Offline Reinforcement Learning and Sequence Modeling for Downlink Link Adaptation
Samuele Peri, Alessio Russo, Gabor Fodor, Pablo Soldati
TL;DR
The paper addresses the challenge of downlink LA in 5G/6G RANs by proposing offline RL as a non-invasive alternative to live-network training. It introduces three LA designs—BCQ, CQL, and a DT-based approach—trained on static transition datasets gathered with a DQN behavioral policy, and shows that offline RL can match online RL performance when data quality and coverage are appropriate. Across simulations, BCQ and CQL typically outperform OLLA and approach the performance of online DQN, while DT offers long-horizon sequence modeling with careful RTG conditioning and temporal embeddings.
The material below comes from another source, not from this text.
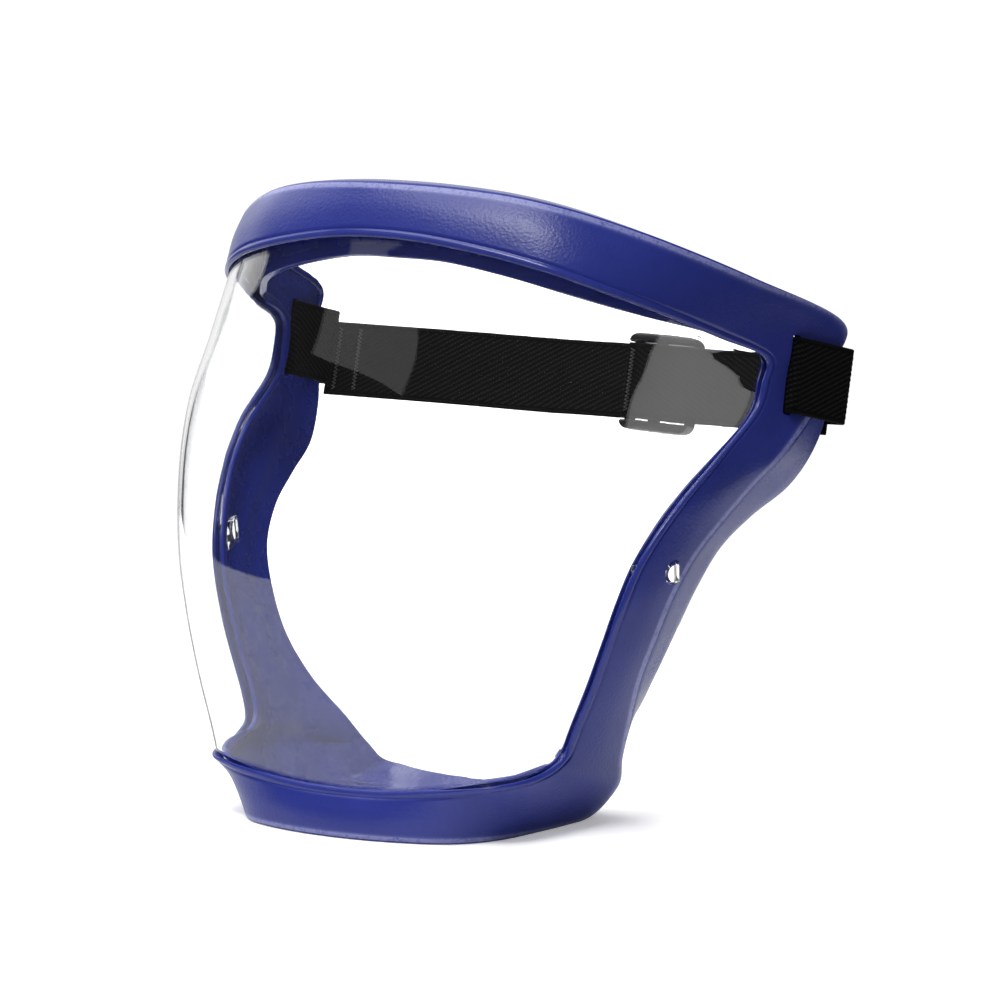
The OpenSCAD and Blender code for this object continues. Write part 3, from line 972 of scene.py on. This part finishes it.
def build_floor():
    """White paper under the object; it ends in front, so the visor mirrors a dark room there."""
    mesh = bpy.data.meshes.new("floor")
    low_x, high_x, low_y, high_y = -0.9, 0.3, -0.36, 0.34
    corners = [(low_x, low_y, 0), (high_x, low_y, 0), (high_x, high_y, 0), (low_x, high_y, 0)]
    mesh.from_pydata(corners, [], [(0, 1, 2, 3)])
    floor = bpy.data.objects.new("floor", mesh)
    scene.collection.objects.link(floor)
    mat, shader = new_material("paper")
    tone = colours(mat, noise(mat, 300), (0.3, (0.9, 0.9, 0.9)), (0.7, (0.92, 0.92, 0.92)))
    glow = ranged(mat, seen_directly(mat), 0, 0.3)
    feed(mat, shader, {"Base Color": tone, "Roughness": 0.9, "Specular IOR Level": 0.1,
                       "Emission Color": (1, 1, 1, 1), "Emission Strength": glow})
    mesh.materials.append(mat)


def seen_directly(holder):
    """1 where the camera looks straight or through a clear piece, 0 in light and mirror images."""
    path = add_node(holder, "ShaderNodeLightPath").outputs
    seen = math_node(holder, "MAXIMUM", path["Is Camera Ray"], path["Is Transmission Ray"])
    mirrored = math_node(holder, "MINIMUM", path["Glossy Depth"], 1.0)
    return math_node(holder, "MULTIPLY", seen, math_node(holder, "SUBTRACT", 1.0, mirrored))


def build_world():
    """Plain white where the camera looks, soft light for matt surfaces and a dim room in gloss."""
    world = bpy.data.worlds.new("studio")
    scene.world = world
    world.use_nodes = True
    lit = add_node(world, "ShaderNodeLightPath").outputs["Is Diffuse Ray"]
    room = ranged(world, lit, 0.05, 0.26)
    strength = ranged(world, seen_directly(world), room, 1.05)
    feed(world, world.node_tree.nodes["Background"], {"Color": (1, 1, 1, 1), "Strength": strength})


MIDDLE = (0, 0, 0.1)


def round_the_object(azimuth, elevation, distance):
    """A place that far from the object; azimuth 0 is in front of the face and 90 to its left."""
    turn = math.radians(azimuth)
    rise = math.radians(elevation)
    return Vector((distance * math.sin(turn) * math.cos(rise),
                   -distance * math.cos(turn) * math.cos(rise),
                   MIDDLE[2] + distance * math.sin(rise)))


CLEAR_PIECES = ("clear_visor", "visor_clips")


def build_lights():
    """Softboxes: name, azimuth, elevation, distance, width, height, radiance and what they light."""
    boxes = [
        ("top", -60, 74, 1.7, 1.5, 1.2, 4.2, "all"),
        ("key", 12, 56, 1.5, 0.5, 0.3, 26, "matt"),
        ("brow_fill", -12, 61, 1.5, 1.8, 0.3, 0.9, "all"),
        ("front_fill", -36, 36, 1.6, 0.9, 0.34, 0.45, "all"),
        ("side", -101, 27, 1.5, 0.9, 0.8, 1.8, "all"),
        ("left_card", -136, 12, 1.6, 1.5, 2.3, 0.9, "all"),
        ("backdrop", 122, 6, 1.8, 0.7, 0.5, 1.2, "clear")]
    for name, azimuth, elevation, distance, width, height, radiance, lit in boxes:
        power = radiance * width * height * math.pi
        place = round_the_object(azimuth, elevation, distance)
        lamp = softbox(name, place, MIDDLE, width, height, power)
        if lit != "all":
            light_only(lamp, lit == "clear")


def light_only(lamp, clear):
    """Flags a lamp off the clear pieces, or off everything else, so it leaves no glare there."""
    group = bpy.data.collections.new("lit_by_" + lamp.name)
    for obj in scene.objects:
        if obj.type == "MESH" and (obj.name in CLEAR_PIECES) == clear:
            group.objects.link(obj)
    lamp.light_linking.receiver_collection = group


# ---- the whole object ----
def dress(obj, body, slot, mat, *nodes):
    """Gives a piece its material and body, and hides the CAD nodes it stands for; slot is not used."""
    obj.data.materials.clear()
    obj.data.materials.append(mat)
    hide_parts(*nodes)
    if body:
        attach(obj, body)
    return obj


def build_object():
    blue = frame_plastic()
    clear = clear_plastic("visor_polycarbonate", (0.985, 0.99, 0.995), 0.0)
    black_web = webbing_fabric()
    black_plastic = slider_plastic()
    black_thread = thread_fibre()
    dress(build_frame(), "frame", "frame_plastic", blue, "face_frame")
    dress(build_visor(), "frame", "clear_visor", clear, "visor")
    dress(build_clips(), "frame", "clear_visor", clear, "visor")
    for side, name in ((1, "left"), (-1, "right")):
        dress(loop("webbing_loop_" + name, side), "frame", "webbing", black_web, "strap_loop_" + name)
    dress(layer("webbing_span", -SPAN_END, SPAN_END, MAIN_LEVEL, -SPAN_END),
          "strap", "webbing", black_web, "strap_span")
    dress(layer("webbing_tail", TAIL_END, SPAN_END, TAIL_LEVEL, TAIL_END, -1),
          "strap", "webbing", black_web, "strap_tail")
    ends = [
        ("webbing_end_left", 1, MAIN_LEVEL, 1, "strap_end_left"),
        ("webbing_tail_end", 1, TAIL_LEVEL, -1, "strap_end_left"),
        ("webbing_end_right", -1, MAIN_LEVEL, 1, "strap_end_right")]
    for name, side, level, hand, node in ends:
        low, high = sorted((side * SPAN_END, side * SPAN_ROOT))
        piece = layer(name, low, high, level, low, hand)
        dress(piece, None, "webbing", black_web, node)
        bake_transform(piece)
    tacks = [bar_tack("tack", from_end - SPAN_ROOT, MAIN_LEVEL) for from_end in LOOP_TACKS]
    threads = dress(join("loop_threads", tacks), None, "thread", black_thread, "loop_stitching")
    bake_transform(threads)
    dress(bar_tack("tail_thread", TAIL_END + TAIL_TACK, TAIL_LEVEL),
          "strap", "thread", black_thread, "tail_stitching")
    dress(build_slider(), "slider", "slider_plastic", black_plastic, "strap_slider")


build_object()
build_floor()
build_world()
build_lights()
build_camera()
scene.view_settings.view_transform = "Standard"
The work demonstrates the practical viability of offline RL for RAN control, and discusses DT design considerations, data collection strategies, and avenues for improving generalization to large-scale deployments and noninvasive data collection.
Abstract
Link adaptation (LA) is an essential function in modern wireless communication systems that dynamically adjusts the transmission rate of a communication link to match time- and frequency-varying radio link conditions. However, factors such as user mobility, fast fading, imperfect channel quality information, and aging of measurements make the modeling of LA challenging. To bypass the need for explicit modeling, recent research has introduced online reinforcement learning (RL) approaches as an alternative to the more commonly used rule-based algorithms. Yet, RL-based approaches face deployment challenges, as training in live networks can potentially degrade real-time performance. To address this challenge, this paper considers offline RL as a candidate to learn LA policies with minimal effects on the network operation. We propose three LA designs based on batch-constrained deep Q-learning, conservative Q-learning, and decision transformer. Our results show that offline RL algorithms can match the performance of state-of-the-art online RL methods when data is collected with a proper behavioral policy.